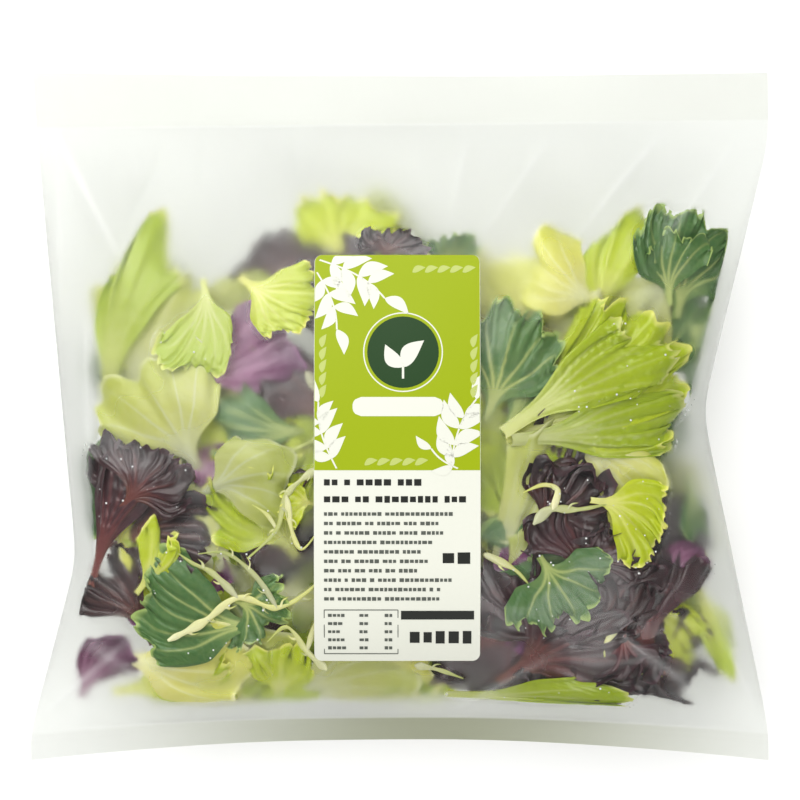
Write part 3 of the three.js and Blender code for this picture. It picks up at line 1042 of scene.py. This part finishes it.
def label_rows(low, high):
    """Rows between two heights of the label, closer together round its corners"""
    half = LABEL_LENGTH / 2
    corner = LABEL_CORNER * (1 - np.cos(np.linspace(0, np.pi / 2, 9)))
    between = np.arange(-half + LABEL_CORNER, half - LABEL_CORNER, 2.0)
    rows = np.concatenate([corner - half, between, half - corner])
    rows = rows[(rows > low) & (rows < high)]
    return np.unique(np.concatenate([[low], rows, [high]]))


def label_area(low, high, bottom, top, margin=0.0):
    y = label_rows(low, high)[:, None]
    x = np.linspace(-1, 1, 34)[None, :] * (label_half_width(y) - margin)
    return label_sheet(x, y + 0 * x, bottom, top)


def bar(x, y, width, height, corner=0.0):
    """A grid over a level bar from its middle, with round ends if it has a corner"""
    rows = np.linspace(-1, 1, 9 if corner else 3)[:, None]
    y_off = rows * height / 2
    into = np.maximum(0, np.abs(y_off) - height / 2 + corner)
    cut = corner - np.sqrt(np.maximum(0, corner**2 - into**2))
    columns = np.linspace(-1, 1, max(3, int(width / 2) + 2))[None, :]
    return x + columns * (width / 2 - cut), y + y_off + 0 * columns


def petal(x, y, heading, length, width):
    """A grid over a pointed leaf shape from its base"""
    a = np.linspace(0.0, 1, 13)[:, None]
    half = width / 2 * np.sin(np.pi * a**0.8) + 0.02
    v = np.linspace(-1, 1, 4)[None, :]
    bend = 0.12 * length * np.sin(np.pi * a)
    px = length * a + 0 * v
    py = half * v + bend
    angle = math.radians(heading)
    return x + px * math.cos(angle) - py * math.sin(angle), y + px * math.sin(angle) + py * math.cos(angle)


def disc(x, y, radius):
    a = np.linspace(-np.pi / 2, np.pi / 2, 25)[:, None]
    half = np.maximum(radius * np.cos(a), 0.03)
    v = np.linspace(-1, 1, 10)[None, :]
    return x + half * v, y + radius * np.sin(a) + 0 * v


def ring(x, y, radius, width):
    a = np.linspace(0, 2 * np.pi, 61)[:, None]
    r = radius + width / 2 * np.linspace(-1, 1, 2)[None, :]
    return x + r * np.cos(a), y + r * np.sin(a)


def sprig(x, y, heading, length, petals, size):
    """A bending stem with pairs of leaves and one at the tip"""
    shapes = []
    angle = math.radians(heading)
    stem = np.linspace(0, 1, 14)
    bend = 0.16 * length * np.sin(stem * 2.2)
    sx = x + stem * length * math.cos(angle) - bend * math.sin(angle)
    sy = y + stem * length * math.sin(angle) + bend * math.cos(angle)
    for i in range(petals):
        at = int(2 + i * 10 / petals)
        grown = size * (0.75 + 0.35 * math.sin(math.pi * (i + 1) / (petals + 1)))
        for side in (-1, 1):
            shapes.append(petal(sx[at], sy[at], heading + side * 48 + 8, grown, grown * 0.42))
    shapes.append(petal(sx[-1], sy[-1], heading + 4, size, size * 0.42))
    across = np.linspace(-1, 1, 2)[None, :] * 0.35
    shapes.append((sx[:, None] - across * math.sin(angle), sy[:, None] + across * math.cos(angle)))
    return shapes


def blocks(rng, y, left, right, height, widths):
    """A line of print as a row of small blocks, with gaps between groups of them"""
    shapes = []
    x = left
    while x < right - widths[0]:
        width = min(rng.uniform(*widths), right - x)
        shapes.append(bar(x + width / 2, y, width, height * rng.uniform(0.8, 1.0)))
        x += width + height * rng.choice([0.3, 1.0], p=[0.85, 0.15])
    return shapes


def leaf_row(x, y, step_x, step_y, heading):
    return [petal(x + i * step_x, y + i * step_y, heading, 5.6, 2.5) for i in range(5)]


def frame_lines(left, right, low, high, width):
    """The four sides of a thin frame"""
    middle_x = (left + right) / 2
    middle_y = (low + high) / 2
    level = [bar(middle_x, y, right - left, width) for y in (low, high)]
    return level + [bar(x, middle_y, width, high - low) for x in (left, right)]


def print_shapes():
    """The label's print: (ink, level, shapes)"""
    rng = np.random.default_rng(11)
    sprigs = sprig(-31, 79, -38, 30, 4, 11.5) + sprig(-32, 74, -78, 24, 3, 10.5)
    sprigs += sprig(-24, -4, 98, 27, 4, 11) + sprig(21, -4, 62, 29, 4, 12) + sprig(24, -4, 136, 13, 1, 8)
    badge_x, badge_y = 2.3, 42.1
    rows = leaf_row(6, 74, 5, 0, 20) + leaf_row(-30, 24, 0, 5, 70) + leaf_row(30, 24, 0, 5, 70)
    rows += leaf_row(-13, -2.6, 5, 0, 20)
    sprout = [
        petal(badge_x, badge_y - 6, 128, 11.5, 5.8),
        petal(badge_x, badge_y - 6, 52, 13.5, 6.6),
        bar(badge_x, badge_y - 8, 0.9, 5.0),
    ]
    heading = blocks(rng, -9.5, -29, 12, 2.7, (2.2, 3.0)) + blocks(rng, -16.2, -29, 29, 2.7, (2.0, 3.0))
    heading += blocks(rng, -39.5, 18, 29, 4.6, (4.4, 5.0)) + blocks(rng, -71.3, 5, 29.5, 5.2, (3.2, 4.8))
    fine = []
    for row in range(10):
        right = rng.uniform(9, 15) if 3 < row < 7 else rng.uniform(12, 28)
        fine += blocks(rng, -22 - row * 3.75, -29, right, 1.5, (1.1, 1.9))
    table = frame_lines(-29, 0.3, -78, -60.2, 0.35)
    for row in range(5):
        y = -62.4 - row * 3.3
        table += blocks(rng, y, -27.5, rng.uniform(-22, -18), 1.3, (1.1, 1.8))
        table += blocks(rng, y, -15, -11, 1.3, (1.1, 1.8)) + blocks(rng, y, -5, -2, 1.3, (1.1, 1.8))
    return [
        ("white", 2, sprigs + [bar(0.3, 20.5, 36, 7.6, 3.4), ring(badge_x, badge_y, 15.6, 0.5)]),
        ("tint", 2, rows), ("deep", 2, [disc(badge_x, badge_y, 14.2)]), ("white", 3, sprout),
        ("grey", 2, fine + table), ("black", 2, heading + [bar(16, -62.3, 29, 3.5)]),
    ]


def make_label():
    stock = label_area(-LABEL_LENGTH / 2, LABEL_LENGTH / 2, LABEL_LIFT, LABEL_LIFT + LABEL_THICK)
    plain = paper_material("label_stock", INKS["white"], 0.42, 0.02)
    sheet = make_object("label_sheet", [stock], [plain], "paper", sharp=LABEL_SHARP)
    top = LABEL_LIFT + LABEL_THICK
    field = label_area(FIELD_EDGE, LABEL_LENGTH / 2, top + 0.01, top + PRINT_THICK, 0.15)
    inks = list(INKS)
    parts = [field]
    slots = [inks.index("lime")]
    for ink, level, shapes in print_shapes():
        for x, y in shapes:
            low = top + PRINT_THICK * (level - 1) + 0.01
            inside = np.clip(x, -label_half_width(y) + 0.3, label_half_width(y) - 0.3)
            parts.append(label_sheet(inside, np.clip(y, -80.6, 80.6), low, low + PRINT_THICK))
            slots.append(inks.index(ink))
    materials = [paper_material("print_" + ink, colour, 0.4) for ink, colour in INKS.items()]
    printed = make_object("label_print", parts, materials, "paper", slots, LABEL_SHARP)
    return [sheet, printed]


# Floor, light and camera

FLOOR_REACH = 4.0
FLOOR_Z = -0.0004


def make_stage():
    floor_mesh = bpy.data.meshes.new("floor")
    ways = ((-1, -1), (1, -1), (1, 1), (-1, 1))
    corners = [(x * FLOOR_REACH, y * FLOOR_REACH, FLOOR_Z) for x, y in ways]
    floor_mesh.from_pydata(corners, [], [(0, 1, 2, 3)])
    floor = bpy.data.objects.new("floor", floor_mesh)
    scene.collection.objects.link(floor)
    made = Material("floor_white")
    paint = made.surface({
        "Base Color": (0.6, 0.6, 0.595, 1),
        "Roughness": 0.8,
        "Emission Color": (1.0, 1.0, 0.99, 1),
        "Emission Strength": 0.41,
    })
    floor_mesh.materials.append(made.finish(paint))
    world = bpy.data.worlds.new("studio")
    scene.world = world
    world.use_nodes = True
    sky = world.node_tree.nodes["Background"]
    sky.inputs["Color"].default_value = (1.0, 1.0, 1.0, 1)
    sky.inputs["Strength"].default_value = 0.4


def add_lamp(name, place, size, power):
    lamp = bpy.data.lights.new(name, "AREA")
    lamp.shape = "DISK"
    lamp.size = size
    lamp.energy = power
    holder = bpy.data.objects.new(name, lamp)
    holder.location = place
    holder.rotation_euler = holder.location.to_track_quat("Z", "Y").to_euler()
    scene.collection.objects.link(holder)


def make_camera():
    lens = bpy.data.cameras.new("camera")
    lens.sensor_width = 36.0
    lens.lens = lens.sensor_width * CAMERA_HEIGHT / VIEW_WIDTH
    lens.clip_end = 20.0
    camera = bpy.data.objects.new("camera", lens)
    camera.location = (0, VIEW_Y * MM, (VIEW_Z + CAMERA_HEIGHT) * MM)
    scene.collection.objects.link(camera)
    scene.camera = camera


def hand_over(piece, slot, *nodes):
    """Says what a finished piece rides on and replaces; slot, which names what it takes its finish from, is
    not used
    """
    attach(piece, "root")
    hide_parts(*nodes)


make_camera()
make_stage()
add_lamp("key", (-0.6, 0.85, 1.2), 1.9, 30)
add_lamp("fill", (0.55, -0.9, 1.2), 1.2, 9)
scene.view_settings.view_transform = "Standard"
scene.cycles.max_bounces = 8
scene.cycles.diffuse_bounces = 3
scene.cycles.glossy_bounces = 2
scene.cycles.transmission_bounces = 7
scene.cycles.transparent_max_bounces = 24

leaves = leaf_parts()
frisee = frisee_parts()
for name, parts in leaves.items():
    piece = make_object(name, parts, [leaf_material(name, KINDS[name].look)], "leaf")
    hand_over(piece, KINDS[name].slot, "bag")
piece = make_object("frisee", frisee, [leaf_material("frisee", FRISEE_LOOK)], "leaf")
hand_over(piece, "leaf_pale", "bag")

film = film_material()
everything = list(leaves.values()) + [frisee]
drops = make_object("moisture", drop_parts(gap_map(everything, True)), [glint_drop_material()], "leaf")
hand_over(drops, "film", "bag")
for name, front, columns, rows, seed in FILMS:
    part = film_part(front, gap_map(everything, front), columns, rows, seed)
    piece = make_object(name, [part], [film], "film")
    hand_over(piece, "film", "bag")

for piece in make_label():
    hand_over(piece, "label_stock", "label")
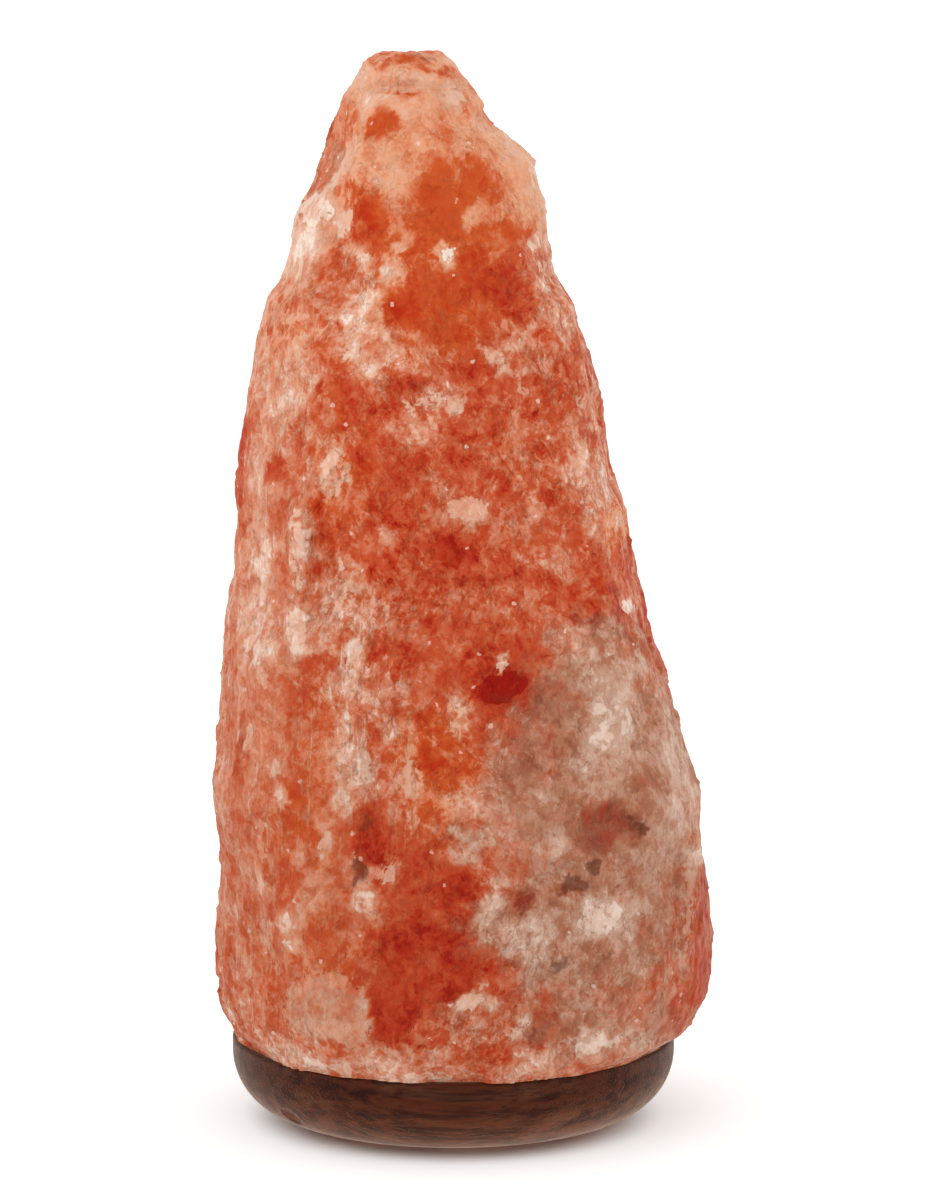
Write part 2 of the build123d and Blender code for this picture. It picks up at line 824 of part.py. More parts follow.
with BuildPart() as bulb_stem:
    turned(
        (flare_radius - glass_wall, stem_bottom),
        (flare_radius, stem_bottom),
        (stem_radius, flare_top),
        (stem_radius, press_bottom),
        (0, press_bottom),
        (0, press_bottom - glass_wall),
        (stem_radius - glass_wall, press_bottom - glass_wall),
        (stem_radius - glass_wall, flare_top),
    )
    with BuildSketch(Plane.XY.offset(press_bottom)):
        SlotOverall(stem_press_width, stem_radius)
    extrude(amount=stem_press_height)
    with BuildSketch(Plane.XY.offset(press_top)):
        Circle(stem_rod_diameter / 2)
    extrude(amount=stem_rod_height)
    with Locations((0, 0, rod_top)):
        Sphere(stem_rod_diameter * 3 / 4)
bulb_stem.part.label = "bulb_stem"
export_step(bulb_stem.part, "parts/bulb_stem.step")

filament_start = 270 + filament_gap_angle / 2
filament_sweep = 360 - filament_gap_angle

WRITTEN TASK
Give again only the lines starting at the one that contains "Write part 2" and running to the end of the data.

EXERCISE RESULT
Write part 2 of the build123d and Blender code for this picture. It picks up at line 824 of part.py. More parts follow.
with BuildPart() as bulb_stem:
    turned(
        (flare_radius - glass_wall, stem_bottom),
        (flare_radius, stem_bottom),
        (stem_radius, flare_top),
        (stem_radius, press_bottom),
        (0, press_bottom),
        (0, press_bottom - glass_wall),
        (stem_radius - glass_wall, press_bottom - glass_wall),
        (stem_radius - glass_wall, flare_top),
    )
    with BuildSketch(Plane.XY.offset(press_bottom)):
        SlotOverall(stem_press_width, stem_radius)
    extrude(amount=stem_press_height)
    with BuildSketch(Plane.XY.offset(press_top)):
        Circle(stem_rod_diameter / 2)
    extrude(amount=stem_rod_height)
    with Locations((0, 0, rod_top)):
        Sphere(stem_rod_diameter * 3 / 4)
bulb_stem.part.label = "bulb_stem"
export_step(bulb_stem.part, "parts/bulb_stem.step")

filament_start = 270 + filament_gap_angle / 2
filament_sweep = 360 - filament_gap_angle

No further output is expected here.